As the plans for his new venture were shaping up, he read an article about Kaanache and asked her to meet for coffee. Khalaf took her over to look at the construction site, and before he knew it, he was standing in the shell of his new restaurant, and Kaanache was his chef and partner. “I really wanted it to work,” Khalaf says. “She was a Moroccan chef, and I wanted to give her a chance.”
Now, the laid-back space at Trinity Groves is turning out food with consistency and panache. Moroccan-spiced cocktails set the tone. The Marrakesh Express is an interesting blend of gin and apricot and lemon juices, with a long cinnamon finish. I found the Casablanca Mint Tea a tad more refreshing on a warm spring evening. The drink is made with vodka, green tea, orange-blossom water, and touches of fresh mint and lemon. Compared to other cocktail dens in town, these are a bargain at $8.
Khalaf presents a safe version of a pastille. The savory and sweet Moroccan phyllo pie is filled with braised chicken and scented with orange blossom and cinnamon before it’s topped with a gentle dusting of powdered sugar. Traditionally, this famous dish is made with pigeon, and I love the way the gamier meat plays off the sweetness of the sugar and the almond paste.
The kitchen is equally cautious with many of the entrées. Beef and chicken kebabs served with airy couscous will satisfy unadventurous eaters. The hummus is a straightforward, thick, slightly nutty blend of chickpeas, and light on garlic. The Souk Platter, however, is a showstopper. For $18, you get a sampling of spreads, breads, and treats, including olives rolled in garlic and olive oil; two squares of ma’akouda (a fried mashed potato cake); roasted eggplant, tomato, and garlic spread; and a small bowl of exquisite house-made labneh (cheese made from strained yogurt) blended with sweet tomatoes. As I wiped the last of the cheese out with a warm triangle of hot pita bread, I looked at the happy-hour crowd on the patio and realized that this platter is a perfect cocktail party nosh.

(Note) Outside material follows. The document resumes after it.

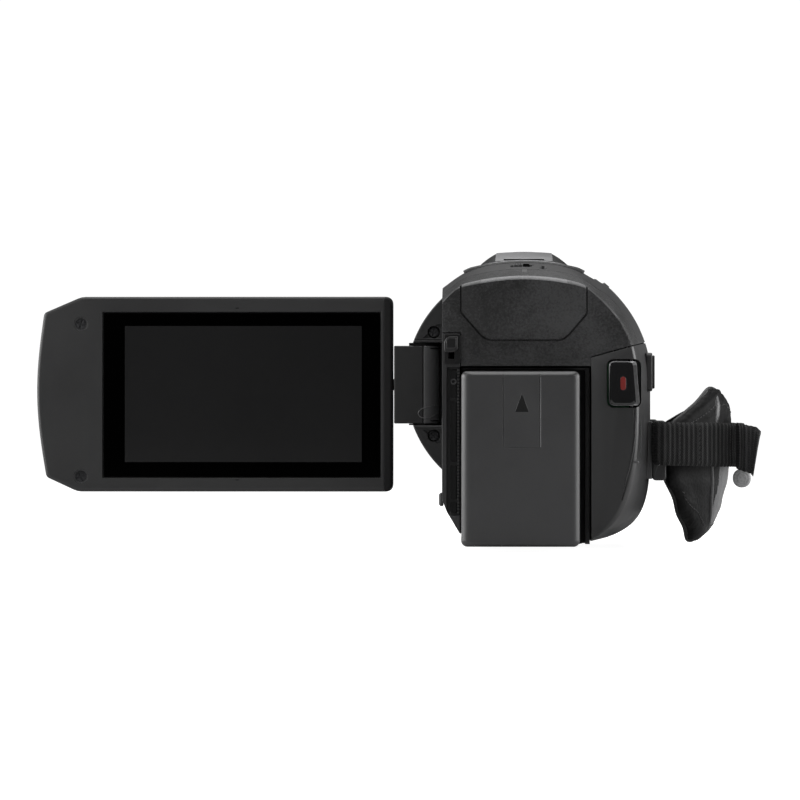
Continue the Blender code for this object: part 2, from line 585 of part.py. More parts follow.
# ---- lens and imaging block --------------------------------------------------
BARREL_R = 17.5
HOLDER_R = 15.6


def lens(name, y, radius, thickness, segments):
    """Sphere flattened along Y, on the lens axis."""
    shape = bmesh.new()
    bmesh.ops.create_uvsphere(shape, u_segments=segments, v_segments=8, radius=1.0)
    size = Matrix.Diagonal((radius * MM, radius * MM, thickness / 2 * MM, 1))
    bmesh.ops.transform(shape, matrix=Matrix.Translation((0, y * MM, AXIS_Z * MM))
                        @ Matrix.Rotation(math.pi / 2, 4, "X") @ size, verts=shape.verts)
    add(name, shape, "glass")


turned("lens_barrel", [(BARREL_R, 75.6), (BARREL_R, 4.0), (6.0, 4.0), (6.0, 5.6), (16.0, 5.6),
                       (16.0, 75.6)], 40, "shell")
lens("front_lens", 71.0, 15.6, 8.0, segments=32)
turned("zoom_holder", tube(HOLDER_R, 12.6, 40.0, 48.0), 28, "shell")
lens("zoom_lens", 44.0, 12.3, 6.0, segments=24)
box("image_sensor", (-5.0, 5.0, 1.6, 3.4, 38.8, 47.2), "gloss")
box("sensor_board", (-13.0, 13.0, 0.0, 1.3, 32.0, 54.0), "board")
box("main_board", (-15.4, -14.0, -40.0, -1.0, 12.0, 58.0), "board")
cylinder("zoom_motor", (0, 22.0, 19.0), Y_AXIS, 4.5, 18.0, 24, "steel")
cylinder("microphone", (0, 60.0, 68.0), Z_AXIS, 3.0, 3.0, 20, "steel")

# ---- chassis: floor, rear wall, front flange and front plate -----------------
chassis = box("chassis", (-15.6, 16.0, -44.0, 34.0, 9.0, 10.6), "steel")
cut(chassis, box("chassis_rear", (-13.2, 15.8, -43.8, -42.4, 9.3, 60.0)),
    box("chassis_front", (-15.4, 21.0, 32.5, 34.3, 9.3, 14.0)),
    box("chassis_plate", (-19.2, 21.5, 32.6, 34.2, 12.8, 64.0)), how="UNION")
cut(chassis, cylinder("chassis_lens_hole", (0, 33, AXIS_Z), Y_AXIS, BARREL_R + WIDE_GAP, 12, 40))

# ---- hand strap: eyelets, webbing, tail and tongue ---------------------------
for place, y in (("rear", -49.0), ("front", 41.5)):
    eyelet = box("strap_eyelet_" + place, (GRIP_X + 0.35, 37.6, y - 1.5, y + 1.5, 17.0, 35.0),
                 "smooth", bevel=0.5, segments=1)
    cut(eyelet, box("eyelet_slot_" + place, (GRIP_X + 1.3, 36.1, y - 9, y + 9, 19.0, 33.2)))


def ribbon(name, path, half, start, end):
    """Upright band along a plan path of (x, y).

    half is half its thickness; start and end are its (bottom, top) heights.
    """
    points = [Vector(point) for point in path]
    last = len(points) - 1
    rings = []
    for i, point in enumerate(points):
        ahead = (points[min(i + 1, last)] - points[max(i - 1, 0)]).normalized()
        side = Vector((-ahead.y, ahead.x)) * half
        low, high = (z0 + (z1 - z0) * i / last for z0, z1 in zip(start, end))
        one, other = point + side, point - side
        rings.append([(*one, low), (*one, high), (*other, high), (*other, low)])
    loft(name, rings, "web")


WEB_PATH = [(38.8, -50.6), (44.0, -49.8), (50.0, -47.2), (54.6, -43.0), (57.4, -36.0),
            (58.9, -24.0), (59.4, -8.0), (58.6, 8.0), (55.4, 22.0), (49.8, 32.5),
            (43.6, 39.5), (38.8, 43.2)]
TAIL_PATH = [(56.4, -43.6), (58.2, -42.0), (60.3, -42.3), (62.3, -43.4)]
ribbon("strap_webbing", WEB_PATH, 0.7, start=(20.2, 32.4), end=(20.2, 32.4))
ribbon("strap_tail", TAIL_PATH, 0.6, start=(19.0, 31.5), end=(18.2, 30.6))
box("strap_tongue", (55.8, 61.0, -40.6, -38.6, 15.0, 17.9), "leather", bevel=0.6)

# ---- strap pad ---------------------------------------------------------------
# y, x of the outer face, bottom and top heights
PAD = [(-46.4, 39.0, 16.0, 32.0), (-44.0, 42.0, 13.0, 34.0), (-41.0, 45.4, 8.0, 36.5),
       (-37.0, 49.2, 4.5, 39.5), (-32.0, 52.4, 0.7, 42.0), (-26.0, 54.3, 0.6, 41.2),
       (-10.0, 55.6, 1.0, 39.0), (6.0, 55.0, 1.5, 38.0), (18.0, 52.6, 3.5, 37.0),
       (28.0, 47.6, 8.0, 36.0), (34.5, 42.8, 14.0, 33.5), (38.0, 39.6, 18.0, 32.0)]
PAD_T = 5.0                # thickness
PAD_END = 0.45             # share of the thickness left at both ends
PAD_EDGE = 0.35            # share taken off each face at the top and bottom edges
PAD_WIDEST_Z = 24
CURL_BELOW, CURL_ABOVE = 0.0139, 0.0077    # curl towards the body, per height squared


def pad_ring(i):
    y, x, z0, z1 = PAD[i]
    last = len(PAD) - 1
    before, after = PAD[max(i - 1, 0)], PAD[min(i + 1, last)]
    ahead = Vector((after[1] - before[1], after[0] - before[0])).normalized()
    inward = Vector((-ahead.y, ahead.x))     # towards the body
    thickness = PAD_T * (PAD_END if i in (0, last) else 1.0)
    outer, inner = [], []
    for k in range(5):
        z = z0 + (z1 - z0) * k / 4
        edge = PAD_EDGE if k in (0, 4) else 0.0
        curl = CURL_BELOW if z < PAD_WIDEST_Z else CURL_ABOVE
        face_x = x - curl * (z - PAD_WIDEST_Z) ** 2
        for face, share in ((outer, edge), (inner, 1 - edge)):
            face.append((face_x + inward.x * thickness * share,
                         y + inward.y * thickness * share, z))
    return outer + inner[::-1]


loft("strap_pad", [pad_ring(i) for i in range(len(PAD))], "leather")
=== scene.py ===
"""Hand-held camcorder: casings, flip-out LCD panel, battery, hand strap, hood and lens front.

The helpers take millimetres, the meshes are in metres.  Everything lies in the CAD frame:
+Y along the lens, +X towards the strap, -X towards the LCD panel, Z = 0 on the underside.
"""
import json
import math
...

Instead of basking in the glow of the late afternoon sun and a warm spring breeze, my friends and I sat inside. The dining room, like all of the others at Trinity Groves, feels like it was produced on Design Star, the HGTV show where contestants with limited time and money compete to design and build out a space. Owners of restaurants at Trinity Groves are limited to how much they can spend on the finish-out, which leaves them with the difficult task of choosing between a state-of-the-art pizza oven or a dazzling chandelier.
The interior at Souk screams Bedouin on a budget. It is filled with clichéd accoutrements: multileveled brass light fixtures, sheer curtains wrapped around poles, and low, U-shaped “leather” and velvet banquettes.

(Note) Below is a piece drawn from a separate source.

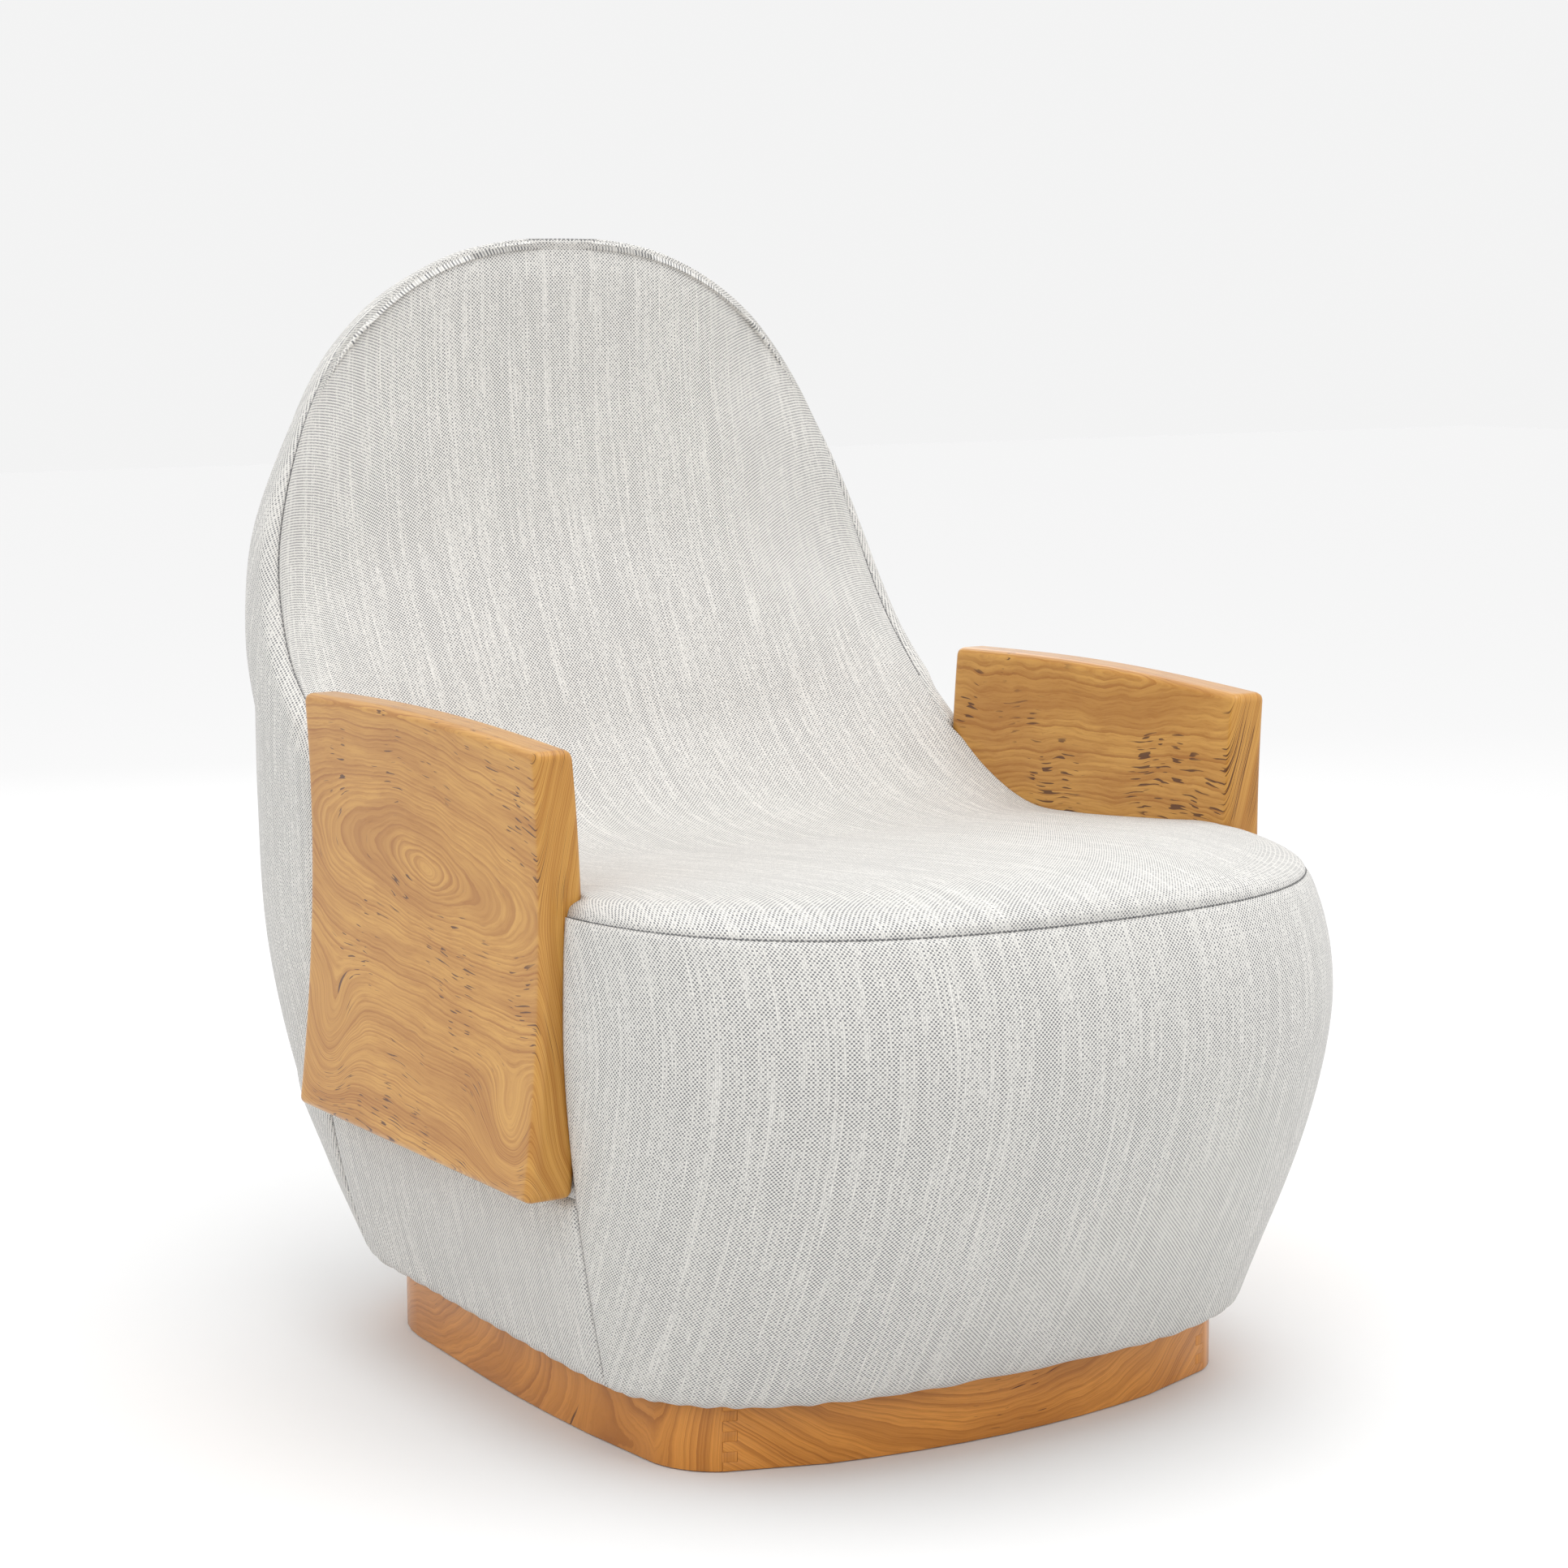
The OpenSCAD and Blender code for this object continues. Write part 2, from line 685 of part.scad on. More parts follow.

But who cares? Every night at Trinity Groves is a party, and especially at Souk on Friday and Saturday nights, when belly dancers work the crowd into a frenzy. Give Souk 24 hours’ notice, and they will prepare opulent feasts, such as a whole roasted leg of lamb with platters of appropriate side dishes. Otherwise pick one of the delightful tagines; the lamb braised in saffron and vegetables, caramelized onions, and toasted almonds is the best. Whatever you do, do not pick the seafood pastille. I poked through the thick phyllo and pulled out a fork full of the thick, dark, mustard-colored mixture of white fish, calamari, and shrimp combined with vermicelli. I stuffed it back in and tried to patch it back together. The rubbery calamari refused to break down in my mouth and was more unpleasant than accidentally biting into a stick of glue gum.
If you’re looking for a quieter celebration, choose the flatbread generously topped with juicy merguez sausage and feta cheese and spiced with harissa and roasted peppers. But don’t pair it with a glass of white Ouled Thaleb, a Moroccan wine. It’s too thin and dry. Instead, try the Moroccan Syrah. It’s not the best wine in the world, but it goes with the food. Our polite and efficient server (on all occasions, service was spot-on and gracious) informed me a new wine list was under construction.
If you drop by the patio for a quick bite, try the chicken shawarma. The spicy, open-faced sandwich is the real deal. You can watch them shave it off the spit in the open kitchen. To finish the meal, skip most of the desserts, but order Kaab el Ghazal, crescent-shaped almond cookies, and a stealthy cup of Moroccan-scented French roast coffee. Even Bedouins on a budget need a boost before they head out into the night.